Na Twitterze roi się od wyrazów wsparcia dla redakcji satyrycznego magazynu. "Jestem całym sercem z 'Charlie Hebdo'" - napisała jedna z internautek. Jeden z użytkowników portalu zamieścił rysunek, którego bohaterami są zamordowani rysownicy magazynu, z podpisem: "Wolę umrzeć stojąc, niż żyć na kolanach. Jesteśmy z Wami".
Inni internauci gorzko konkludują: "To złe czasy dla humoru". I podkreślają: "Nie ma wolności, bez wolności prasy".
Po zamachu, na manifestacjach w miastach Francji zgromadziło się ponad 100 tysięcy ludzi.
Według policji w Paryżu 35 tys. ludzi demonstrowało na placu Republiki, niedaleko redakcji tygodnika i w miejscu stolicy, w którym zazwyczaj organizowane są protesty. Wiele osób trzymało czarne naklejki lub transparenty z napisem "Je suis Charlie". BBC relacjonuje z kolei, że zgromadzeni na placu Republiki ludzie trzymali podniesione do góry ołówki i długopisy na znak solidarności z zabitymi rysownikami "Charlie Hebdo".

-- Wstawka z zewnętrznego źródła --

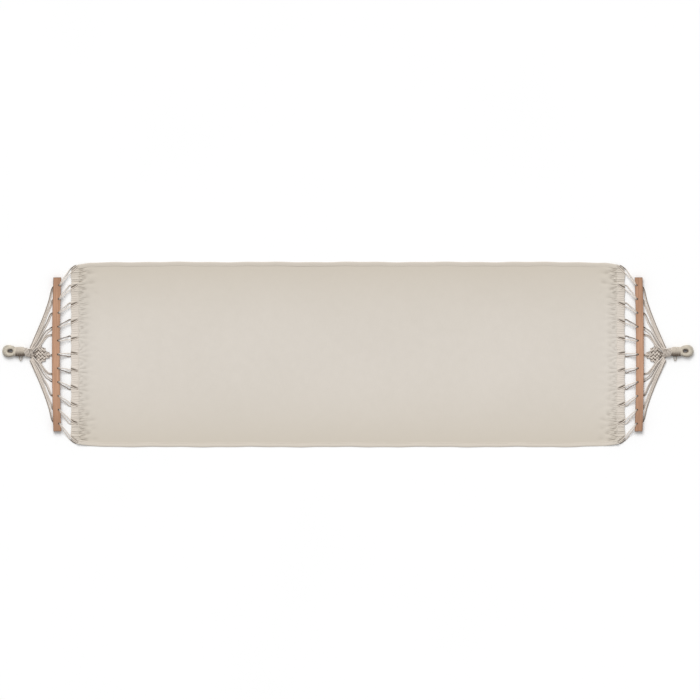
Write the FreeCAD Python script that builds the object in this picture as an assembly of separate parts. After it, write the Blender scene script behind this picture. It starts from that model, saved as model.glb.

Z najnowszych danych policji wynika, że na ulice Lyonu wyszło 10-15 tys. ludzi, podczas gdy w Tuluzie demonstrantów było ok. 10 tys.

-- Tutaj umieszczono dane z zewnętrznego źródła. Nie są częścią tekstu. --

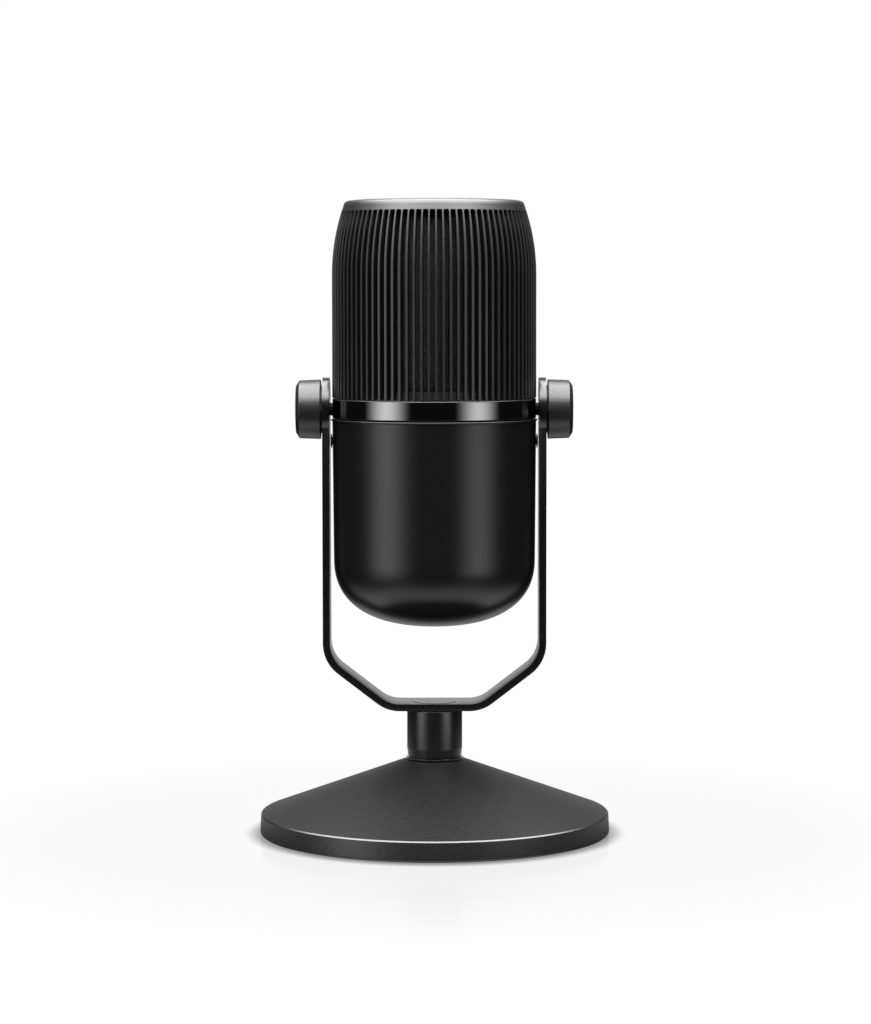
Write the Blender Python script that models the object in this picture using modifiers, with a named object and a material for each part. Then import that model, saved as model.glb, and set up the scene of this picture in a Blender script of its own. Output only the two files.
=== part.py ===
"""Desktop microphone: a head that tilts between the arms of a yoke, on a round weighted base.

Metres, +Z up. The origin is on the underside of the base, on the axis of the neck, and -Y is the front.
"""

import math

import bmesh
import bpy
from mathutils import Matrix, Vector

# ---- fits ----
CLEAR = 0.0003  # gap between two pieces that touch
EDGE_ROUND = 0.0003  # broken edge of sheet metal

# ---- base ----
BASE_RADIUS = 0.0555
BASE_RIM_TOP = 0.0067
BASE_RIM_DRAFT = 0.0003
BASE_RIM_CHAMFER = 0.0004
BASE_LIFT = 0.0002  # height of the cover's lower edge over the table
CONE_TOP_RADIUS = 0.0094
CONE_TOP_HEIGHT = 0.0235
COVER_WALL = 0.0022
PAD_THICKNESS = 0.0012
PLATE_THICKNESS = 0.0015
WEIGHT_RADIUS = 0.0440
WEIGHT_EDGE = 0.0044  # height of the weight's upright side
WEIGHT_NECK_RADIUS = 0.0100
WEIGHT_HEIGHT = 0.0150
BASE_SCREW_COUNT = 4
BASE_SCREW_CIRCLE = 0.0495
BASE_BOSS_RADIUS = 0.0027
BASE_SCREW_COVER = 0.0010  # left between the end of a screw's hole and the cone's face

# ---- neck ----
NECK_RADIUS = 0.00875
NECK_TRIM_RADIUS = 0.0090
NECK_TRIM_THICKNESS = 0.0005
NECK_FOOT_ROUND = 0.0005
BOLT_RADIUS = 0.0030
BOLT_HEAD_RADIUS = 0.0060
BOLT_SOCKET_RADIUS = 0.0020
BOLT_SOCKET_DEPTH = 0.0016
NUT_ACROSS_CORNERS = 0.0115
NUT_HEIGHT = 0.0050
BOLT_WASHER_RADIUS = 0.0060
BOLT_WASHER_THICKNESS = 0.0010
SWIVEL_WASHER_RADIUS = 0.0072
SWIVEL_WASHER_THICKNESS = 0.0008

# ---- yoke ----
YOKE_STRIP = 0.0022
YOKE_WIDTH = 0.0163
YOKE_UNDERSIDE = 0.0397
YOKE_FLAT_HALF = 0.0146  # half the flat bottom, to the corner of the lower bend
YOKE_BEND_RADIUS = 0.0110
YOKE_SHOULDER_HEIGHT = 0.0149  # rise from the lower bend's corner to the upper bend's corner
YOKE_ARM_GAP = 0.0008  # between an arm and the ring on the head
EAR_RADIUS = 0.0100

# ---- head ----
HEAD_RADIUS = 0.03215
PIVOT_HEIGHT = 0.1346
RING_WIDTH = 0.0061
RING_CENTRE_OVER_PIVOT = 0.00035
RING_WALL = 0.0024
RING_EDGE = 0.0003
SHELL_WALL = 0.0022
SHELL_TAPER = 0.00035  # how much narrower the shell is at its belly than the head
SHELL_BELLY_HEIGHT = 0.0881
SHELL_BOWL_DEPTH = 0.0219
SHELL_BOWL_POWER = 2.45
SHELL_BEAD_HEIGHT = 0.0006
SHELL_BEAD_PROUD = 0.00035
GRILLE_WALL = 0.0024
GRILLE_CROWN_START = 0.1770
GRILLE_CROWN_RADIUS = 0.0644
GRILLE_TOP = 0.2000
GRILLE_TOP_ROUND = 0.0018
COLLAR_HEIGHT = 0.0012  # solid foot under the ribs, in a rebate behind the ring's upper edge
COLLAR_THICKNESS = 0.0009
SLOT_COUNT = 87
SLOT_WIDTH = 0.00150
SLOT_TOP = 0.19665
RIB_LEAST = 0.0002  # a rib's width at the inner end of the slot cutters
RIB_PHASE = math.radians(1.19)
MESH_WALL = 0.0005

# ---- core frame, inside the head ----
CORE_WALL = 0.0028
CORE_FLOOR_DROP = 0.0146  # from the pivot down to the frame's floor
CORE_FLOOR = 0.0025
CORE_RISE = 0.0064  # from the pivot up to the frame's rim
CORE_HOLE_RADIUS = 0.0110
INSERT_RADIUS = 0.0036
INSERT_LENGTH = 0.0080
INSERT_BOSS_RADIUS = 0.0056
BRIDGE_WIDTH = 0.0150
BRIDGE_THICKNESS = 0.0030
LEG_WIDTH = 0.0060
LEG_DEPTH = 0.0040
LEG_SPACING = 0.0300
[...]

Co najmniej 13 tys. ludzi manifestowało w Rennes w Bretanii, około 7 tys. w Marsylii. Demonstracje odbyły się również m.in. w Nicei i Nantes. W tym ostatnim mieście były premier Francji Jean-Marc Ayrault powiedział dziennikarzom, że ludzie wychodzą na ulice, by "powiedzieć 'nie' nienawiści, podłości, terroryzmowi, a powiedzieć 'tak' wolności".

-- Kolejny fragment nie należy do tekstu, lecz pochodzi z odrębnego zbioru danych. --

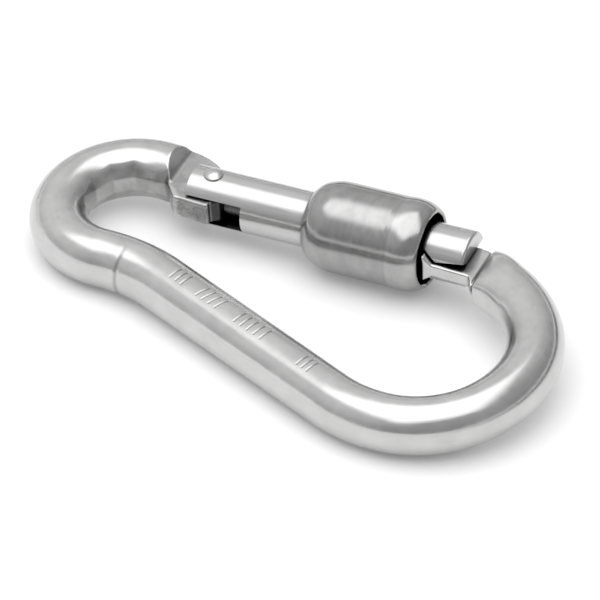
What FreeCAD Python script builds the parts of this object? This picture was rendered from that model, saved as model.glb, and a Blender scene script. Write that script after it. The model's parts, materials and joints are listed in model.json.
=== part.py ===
import FreeCAD, Part
import os
from math import atan2, cos, degrees, pi, radians, sin, sqrt

from FreeCAD import Vector

# Screw-lock snap hook, 80 x 8 mm size: bent and forged round bar, hinged gate, lock sleeve.
# Millimetres, Z up. The hook lies flat: its middle plane is z = 0 and the gate runs along +X
# from the hinge to the nose. Everything is drawn from the hinge rivet (x = 0, y = 0) with the
# gate on the X axis and the back of the hook at -Y, then moved so that the centre of the
# whole envelope is the origin.

# ---- driving dimensions -------------------------------------------------------------------
BAR_R = 4.0            # round bar of the hook
EYE_C = (-9.15, -7.35)  # centre of the small eye
EYE_R = 10.1           # centreline radius of the small eye
EYE_START = 41.0       # where the bar ends inside the gate, degrees round the eye
EYE_TURN = 229.35      # the eye runs on to the bottom of its circle
NECK_R = 24.4          # reverse bend between the eye and the back
NECK_TURN = -24.85
BACK_LENGTH = 34.3     # straight back
BEND = ((19.25, 24.5), (13.9, 55.0), (16.8, 65.0), (18.95, 74.0))  # big bend: radius, degrees

GROUND_SIDES = 12      # ground flats on the inner side of the eye
GROUND_R = 6.36        # distance of those flats from the eye's centre

TONGUE_T = 1.75        # half thickness of the forged hinge tongue
TONGUE_FOOT = -6.1     # x of the foot of the slope down to the tongue
TONGUE_RISE = 2.4      # rise and run of that slope
TONGUE_RUN = 1.3
CAM_X = 2.2            # flat end of the tongue that the plunger rests on
CAM_RATE = 1.5         # plunger travel, mm per radian of gate swing
SWING = 28.0           # gate travel, degrees

BLADE_T = 0.95         # half thickness of the nose blade
HEAD_T = 2.0           # half thickness of the nose head
HEAD_SWEEP = 32.85     # end of the head, radius round the rivet
SHOULDER_X = 40.65     # x of the notch where the blade meets the round bar
DOME_RUN = 6.6         # length of the rounded rise from the blade to the full bar

GATE_R = 3.9
GATE_X = (-3.0, 38.6)
GATE_TIP = 0.5         # rounding of the gate's free end
HINGE_SLOT_T = 2.1     # half width of the hinge slot
HINGE_SLOT_X = 5.4     # end of the slot on the inner side
HINGE_SLOT_TOP_X = 2.6  # end of the slot on the outer side
BORE_R = 2.03          # spring bore
BORE_END = 13.0
# hollow for the nose: x and half width, from the cavity for the head to the mouth
NOSE_SLOT = ((32.1, 2.45), (32.75, 2.45), (33.7, 1.77), (34.6, 1.12), (39.5, 1.12))
# lead-in on the inner side of that slot: start x and end x, each with its rise at y = LEAD_Y[1]
LEAD_IN = ((34.6, 0.1), (39.5, 1.15))
LEAD_Y = (-2.4, -4.2)
THREAD_X = (16.8, 27.3)  # threaded length
THREAD_PITCH = 1.0
THREAD_DEPTH = 0.32

RIVET_R = 1.3
RIVET_FIT = 0.05       # running clearance of the rivet in the tongue
RIVET_EDGE_Z = 4.02    # edge and crown of the domed heads
RIVET_CROWN_Z = 4.5

PLUNGER_R = 1.95
PLUNGER_X = (2.22, 6.2)
STEM_R = 1.0
STEM_END = 9.6

SPRING_R = 1.46        # mean radius of the coil
WIRE_R = 0.27
SPRING_TURNS = 8

SLEEVE_X = (14.7, 32.3)
SLEEVE_R = 6.35
SLEEVE_BORE_R = 3.97   # runs over the thread crests
SLEEVE_NECK_X = 25.6   # end of the threaded bore
SLEEVE_MOUTH_R = 5.0   # wide bore that passes over the nose

OUT = "parts"


def turn(p, heading, radius, angle):
    """Arc that starts at p along heading and turns by angle degrees: edge, end, new heading."""
    side = 1.0 if angle > 0 else -1.0
    h = radians(heading)
    cx = p[0] - side * radius * sin(h)
    cy = p[1] + side * radius * cos(h)
    pts = []
    for part in (0.0, 0.5, 1.0):
        a = h - side * pi / 2 + radians(angle) * part
        pts.append(Vector(cx + radius * cos(a), cy + radius * sin(a), 0))
    return Part.Arc(*pts).toShape(), (pts[2].x, pts[2].y), heading + angle


def flat(points, z):
    """Closed polygon face in the plane z."""
    ring = [Vector(x, y, z) for x, y in points]
    return Part.Face(Part.makePolygon(ring + ring[:1]))


def prism_y(points, y0, y1):
    """Prism along Y on a closed polygon of (x, z)."""
    ring = [Vector(x, y0, z) for x, z in points]
    return Part.Face(Part.makePolygon(ring + ring[:1])).extrude(Vector(0, y1 - y0, 0))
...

62-letni William Ouzilou, który na demonstrację w Lyonie przyszedł z żoną, powiedział agencji AFP, że czytał satyryczny tygodnik, gdy był młody. Zabity w zamachu Georges "Wolinski to rysownik mojej młodości" - dodał. Nie możemy pozwolić, by wolność prasy, wolność wypowiedzi została zamordowana w tak tchórzliwy sposób. Niczego nie da się zbudować na barbarzyństwie - oświadczył Ouzilou.
Z kolei 58-letnia Evelyne Serre mówiła, że ma wrażenie "iż jesteśmy na wojnie". Boję się o młodych ludzi na całym świecie - dodała wierna czytelniczka "Charlie Hebdo".